Besides supporting Appellants' two contentions, amici curiae raise two additional issues, discriminatory enforcement and cruel and unusual punishment. 'Amicus curiae must accept the issues made and the propositions urged by the appealing parties, and any additional questions presented in a brief filed by an amicus curiae will not be considered.' (Eggert v. Pacific States S.s&sL. Co. (1943) 57 Cal.App.2d 239, 251, 829. See also Great Western S.s&sL. Assn. v. City of Los Angeles (1973) 31 Cal.App.3d 403, 413 n. 14, 107 Cal.Rptr. 359; Short Stop, Inc. v. Fielder (1971) 17 Cal.App.3d 435, 439, 95 Cal.Rptr. 102; Pratt v. Coast Trucking, Inc. (1964) 228 Cal.App.2d 139, 143, 39 Cal.Rptr. 332.) In any event, neither of the additional contentions is persuasive.
In the first place, there was no showing in the record on appeal that Appellants did not waive any discriminatory law enforcement defense.
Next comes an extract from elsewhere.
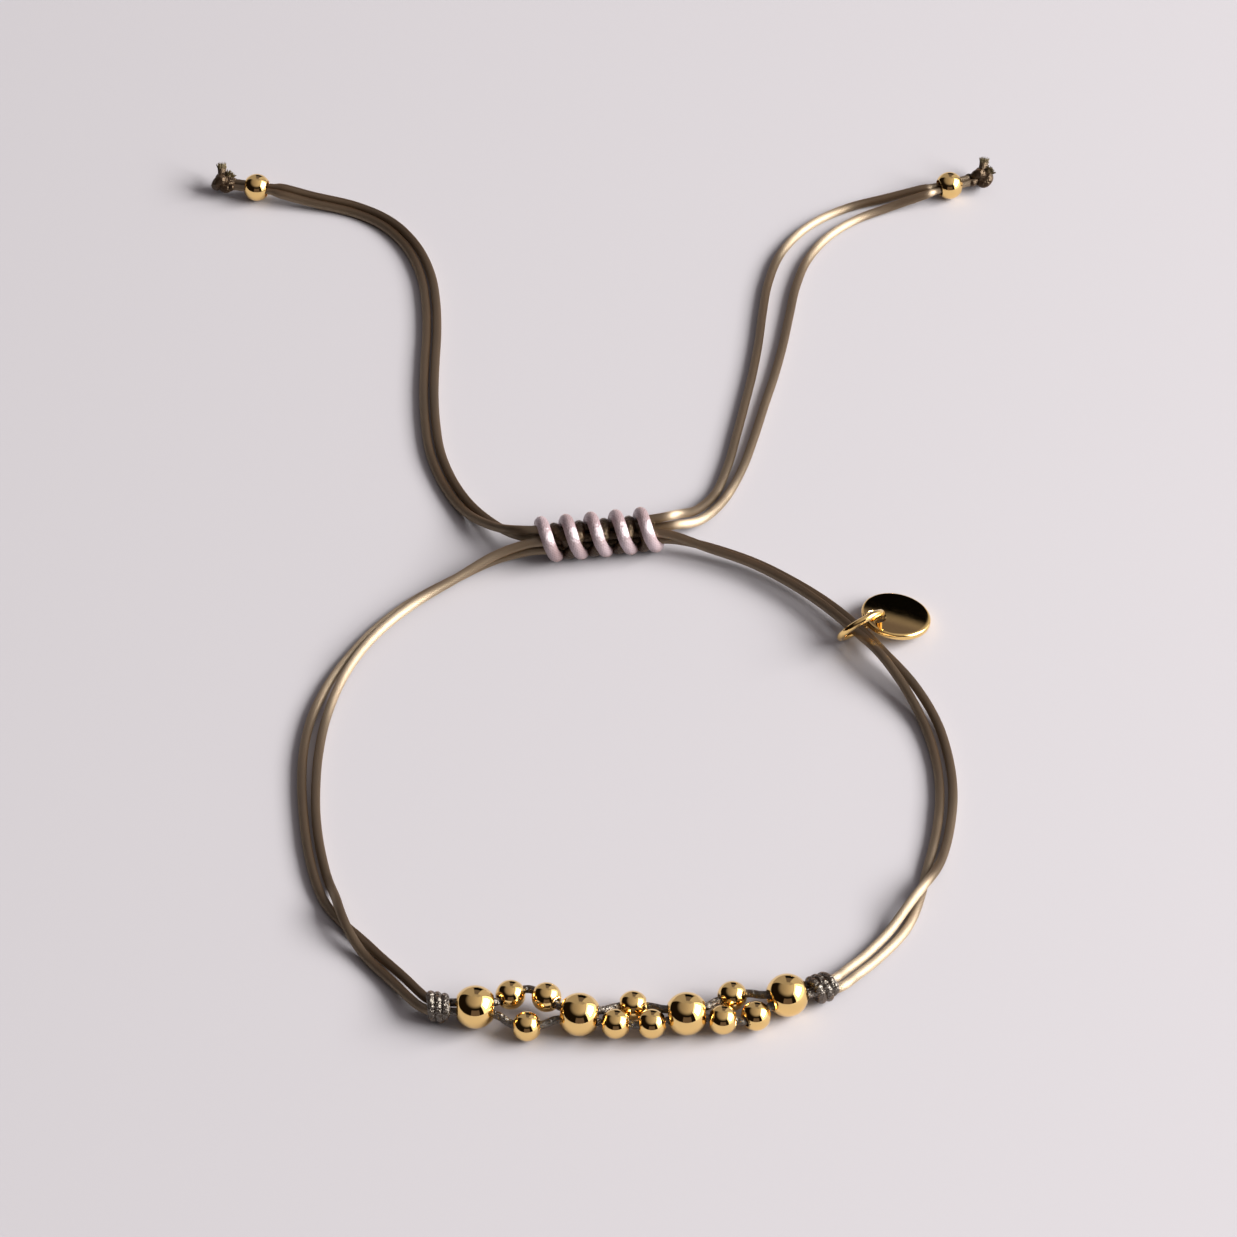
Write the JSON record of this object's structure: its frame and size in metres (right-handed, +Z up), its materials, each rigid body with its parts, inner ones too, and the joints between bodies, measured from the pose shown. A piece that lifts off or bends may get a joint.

There was no record that the issue was raised at trial by a timely motion. (See People v. Sperl (1976) 54 Cal.App.3d 640, 126 Cal.Rptr. 907.) Beyond that, however, we do not believe that the mere statement by one of the arresting officers that he 'probably' would not have arrested a mixed couple for the same conduct establishes invidious discrimination. Furthermore, such conduct on the part of the arresting officers would not be based on an 'unjustifiable standard,' for appellants' conduct was 'lewd and dissolute,' as defined above, where the mixed couple's would not appear to be. Secondly, we are not persuaded that Penal Code section 290's registration requirement is 'out of all proportion to the offense' so as to constitute cruel and unusual punishment. (In Re Lynch (1972) 8 Cal.3d 410, 424, 105 Cal.Rptr. 217.)
The judgment appealed from is affirmed.